Figure 3: Results at varying camera elevations, exhibiting precise control over perspective adjustments.
Qualitative Comparisons
The paper presents extensive qualitative comparisons showing the method’s robustness to novel categories and complex scenarios. Unlike other methods that often overfit to the training distribution or fail under challenging camera angles, the proposed approach consistently generates semantically accurate outputs even for unseen object categories.

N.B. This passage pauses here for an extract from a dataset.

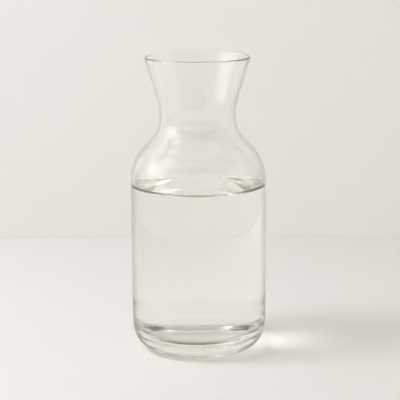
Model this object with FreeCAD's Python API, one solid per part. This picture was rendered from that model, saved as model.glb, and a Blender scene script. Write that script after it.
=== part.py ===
import FreeCAD, Part
import math
import os

# Glass water carafe: one blown piece of clear glass, round about the Z axis.
# It stands on a flat ring under the base, at Z = 0. From the ring the outside
# rises through a rounded heel, a straight-sided body, a convex shoulder, a
# waisted neck and a flared mouth with a fire-polished rim. All sizes are in
# millimetres and all angles in degrees.

OVERALL_HEIGHT = 230.0
MOUTH_RADIUS = 40.6          # outside of the rim, the widest point of the mouth
WALL = 2.3                   # thickness of the wall from the rim down to the heel

WAIST_RADIUS = 29.4          # outside of the neck at its narrowest
MOUTH_HEIGHT = 47.0          # from the waist up to the top of the rim
FLARE_RADIUS = 60.5          # hollow curve from the waist up into the flared mouth
NECK_RADIUS = 24.0           # hollow curve from the waist down towards the shoulder
SHOULDER_SLOPE = 42.9        # steepest lean of the neck, from the vertical
SHOULDER_RADIUS = 36.5       # round curve from the neck's slope into the body

BODY_RADIUS = 52.4
HEEL_SIDE_RADIUS = 40.0      # long upper curve of the heel, below the straight wall
HEEL_FOOT_RADIUS = 18.0      # tighter lower curve of the heel, down to the ring
HEEL_BLEND = 17.0            # lean of the heel where its two curves meet

BASE_THICKNESS = 12.0        # from the table to the inner floor
INNER_HEEL_RADIUS = 22.0     # rounded corner between the inner wall and the floor
RING_WIDTH = 1.5             # flat ring that the carafe stands on
PUSH_UP_HEIGHT = 2.0         # rise of the underside at the axis
RING_EDGE_RADIUS = 6.0       # rounding of the ring's inner edge


def point(radius, height):
    return FreeCAD.Vector(radius, 0.0, height)


def line(start, end):
    return Part.makeLine(start, end)


def polar(centre, radius, angle):
    """The point at an angle round a centre, counted from outwards towards up."""
    turn = math.radians(angle)
    return centre + point(radius * math.cos(turn), radius * math.sin(turn))


def arc(centre, radius, first, last):
    """An arc about a centre from one angle to another."""
    middle = polar(centre, radius, (first + last) / 2.0)
    start = polar(centre, radius, first)
    end = polar(centre, radius, last)
    return Part.Arc(start, middle, end).toShape()


def joined(edges):
    """The edges with a straight line laid across each gap between neighbours."""
    chain = [edges[0]]
    for edge in edges[1:]:
        here = chain[-1].lastVertex().Point
        there = edge.firstVertex().Point
        if here.distanceToPoint(there) > 1e-6:
            chain.append(line(here, there))
        chain.append(edge)
    return chain


# Centres of the curves in the upper half. Each inner curve shares its centre
# with the outer one, so the wall keeps one thickness through every bend.

waist_height = OVERALL_HEIGHT - MOUTH_HEIGHT
slope = math.radians(SHOULDER_SLOPE)
slope_width = BODY_RADIUS - WAIST_RADIUS - (NECK_RADIUS + SHOULDER_RADIUS) * (1.0 - math.cos(slope))
slope_height = slope_width / math.tan(slope)
body_top = waist_height - (NECK_RADIUS + SHOULDER_RADIUS) * math.sin(slope) - slope_height

flare_centre = point(WAIST_RADIUS + FLARE_RADIUS, waist_height)
neck_centre = point(WAIST_RADIUS + NECK_RADIUS, waist_height)
shoulder_centre = point(BODY_RADIUS - SHOULDER_RADIUS, body_top)
rim_centre = point(MOUTH_RADIUS - WALL / 2.0, OVERALL_HEIGHT - WALL / 2.0)

# The straight part of the flare runs from the flare curve to the rim, tangent
# to both. The lean that does this follows from where the middle of the wall
# touches the curve.

middle_radius = FLARE_RADIUS + WALL / 2.0
reach = rim_centre - flare_centre
bearing = math.degrees(math.atan2(reach.z, -reach.x))
flare = bearing - math.degrees(math.acos(middle_radius / reach.Length))

# Centres of the curves in the lower half.

blend = math.radians(HEEL_BLEND)
foot_width = HEEL_SIDE_RADIUS - (HEEL_SIDE_RADIUS - HEEL_FOOT_RADIUS) * math.cos(blend)
side_height = HEEL_FOOT_RADIUS + (HEEL_SIDE_RADIUS - HEEL_FOOT_RADIUS) * math.sin(blend)
side_centre = point(BODY_RADIUS - HEEL_SIDE_RADIUS, side_height)
foot_centre = point(BODY_RADIUS - foot_width, HEEL_FOOT_RADIUS)
push_up_radius = foot_centre.x - RING_WIDTH
inner_heel_centre = point(BODY_RADIUS - WALL - INNER_HEEL_RADIUS, BASE_THICKNESS + INNER_HEEL_RADIUS)

# The underside rises from the ring in a round edge and then a wide dome, which
# meet at one lean and reach the axis level.

rise = 2.0 * math.degrees(math.atan(PUSH_UP_HEIGHT / push_up_radius))
dome_radius = push_up_radius / math.sin(math.radians(rise)) - RING_EDGE_RADIUS
dome_centre = point(0.0, PUSH_UP_HEIGHT - dome_radius)
edge_centre = point(push_up_radius, RING_EDGE_RADIUS)

# Half of the cross-section, from the axis under the base, up the outside, over
# the rim and down the inside to the axis again.

outside = [
    arc(dome_centre, dome_radius, 90.0, 90.0 - rise),
    arc(edge_centre, RING_EDGE_RADIUS, 270.0 - rise, 270.0),
    arc(foot_centre, HEEL_FOOT_RADIUS, 270.0, 360.0 - HEEL_BLEND),
    arc(side_centre, HEEL_SIDE_RADIUS, -HEEL_BLEND, 0.0),
    arc(shoulder_centre, SHOULDER_RADIUS, 0.0, SHOULDER_SLOPE),
    arc(neck_centre, NECK_RADIUS, 180.0 + SHOULDER_SLOPE, 180.0),
    arc(flare_centre, FLARE_RADIUS, 180.0, 180.0 - flare),
]
rim = arc(rim_centre, WALL / 2.0, -flare, 180.0 - flare)
inside = [
    arc(flare_centre, FLARE_RADIUS + WALL, 180.0 - flare, 180.0),
    arc(neck_centre, NECK_RADIUS + WALL, 180.0, 180.0 + SHOULDER_SLOPE),
    arc(shoulder_centre, SHOULDER_RADIUS - WALL, SHOULDER_SLOPE, 0.0),
    arc(inner_heel_centre, INNER_HEEL_RADIUS, 0.0, -90.0),
]
floor_end = point(0.0, BASE_THICKNESS)
floor_line = line(inside[-1].lastVertex().Point, floor_end)
axis_line = line(floor_end, point(0.0, PUSH_UP_HEIGHT))

profile = Part.Wire(joined(outside + [rim] + inside + [floor_line, axis_line]))
section = Part.Face(profile)
glass_body = section.revolve(point(0.0, 0.0), FreeCAD.Vector(0.0, 0.0, 1.0), 360.0)

os.makedirs("parts", exist_ok=True)
glass_body.exportStep("parts/glass_body.step")
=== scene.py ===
import math
import bpy
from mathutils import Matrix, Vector


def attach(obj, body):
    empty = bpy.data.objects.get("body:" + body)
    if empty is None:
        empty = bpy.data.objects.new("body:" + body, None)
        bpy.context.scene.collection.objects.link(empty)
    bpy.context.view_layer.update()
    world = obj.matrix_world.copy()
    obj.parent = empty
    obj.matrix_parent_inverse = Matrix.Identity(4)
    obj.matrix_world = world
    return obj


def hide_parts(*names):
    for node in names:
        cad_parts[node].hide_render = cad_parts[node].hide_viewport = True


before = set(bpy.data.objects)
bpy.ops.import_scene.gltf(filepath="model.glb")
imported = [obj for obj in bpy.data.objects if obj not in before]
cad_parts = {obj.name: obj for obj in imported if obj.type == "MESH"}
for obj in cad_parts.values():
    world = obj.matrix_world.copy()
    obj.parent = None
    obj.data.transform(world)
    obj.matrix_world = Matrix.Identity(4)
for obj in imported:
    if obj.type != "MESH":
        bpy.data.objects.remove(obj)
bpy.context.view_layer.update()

# ---------------------------------------------------------------------------
# Camera: a long lens in front of the carafe, a little above it. Light bends
# many times in glass and water, so it is followed through many surfaces.

SENSOR_WIDTH = 36.0           # mm
LENS = 144.0                  # mm
CAMERA_PITCH = 11.456         # degrees that the camera looks down
CAMERA_ROLL = -0.387          # degrees, the photograph's small tilt
CAMERA_REACH = 1.248          # m from the point looked at
AIM = Vector((0.0013, 0.0, 0.1176))
LIGHT_BOUNCES = 96
MIRROR_BOUNCES = 72

pitch = math.radians(CAMERA_PITCH)
towards_camera = Vector((0.0, -math.cos(pitch), math.sin(pitch)))
camera_data = bpy.data.cameras.new("camera")
camera_data.sensor_width = SENSOR_WIDTH
camera_data.lens = LENS
camera = bpy.data.objects.new("camera", camera_data)
camera.location = AIM + towards_camera * CAMERA_REACH
camera.rotation_euler = (-towards_camera).to_track_quat("-Z", "Y").to_euler()
camera.rotation_euler.rotate_axis("Z", math.radians(CAMERA_ROLL))
scene = bpy.context.scene
scene.collection.objects.link(camera)
scene.camera = camera
scene.view_settings.view_transform = "Standard"
scene.cycles.max_bounces = LIGHT_BOUNCES
scene.cycles.transmission_bounces = LIGHT_BOUNCES
scene.cycles.glossy_bounces = MIRROR_BOUNCES
scene.cycles.blur_glossy = 0.0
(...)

Figure 4: Examples of failure cases in competing methods, highlighting misalignments not present in the proposed framework.
Discussion
The research shows how integrating explicit 3D camera structures into text-to-image generation models can significantly improve viewpoint control. It challenges the existing reliance on implicit language descriptions for geometric tasks, opening new avenues for developing geometrically aware prompts. The method’s compatibility with various T2I backbones further underscores its versatility and potential for widespread application in tasks requiring precise spatial manipulation.
Conclusion
This study introduces an innovative approach to enhancing camera control in text-to-image generation by learning viewpoint tokens, achieving state-of-the-art viewpoint accuracy while preserving high visual fidelity. This framework not only enhances geometric understanding but also demonstrates scalability across different generative backbones. Such advancements signify a step towards more flexible and reliable text-to-image models that respond accurately to detailed viewpoint specifications, presenting substantial implications for future research in photorealistic image synthesis and 3D-aware text-to-image applications.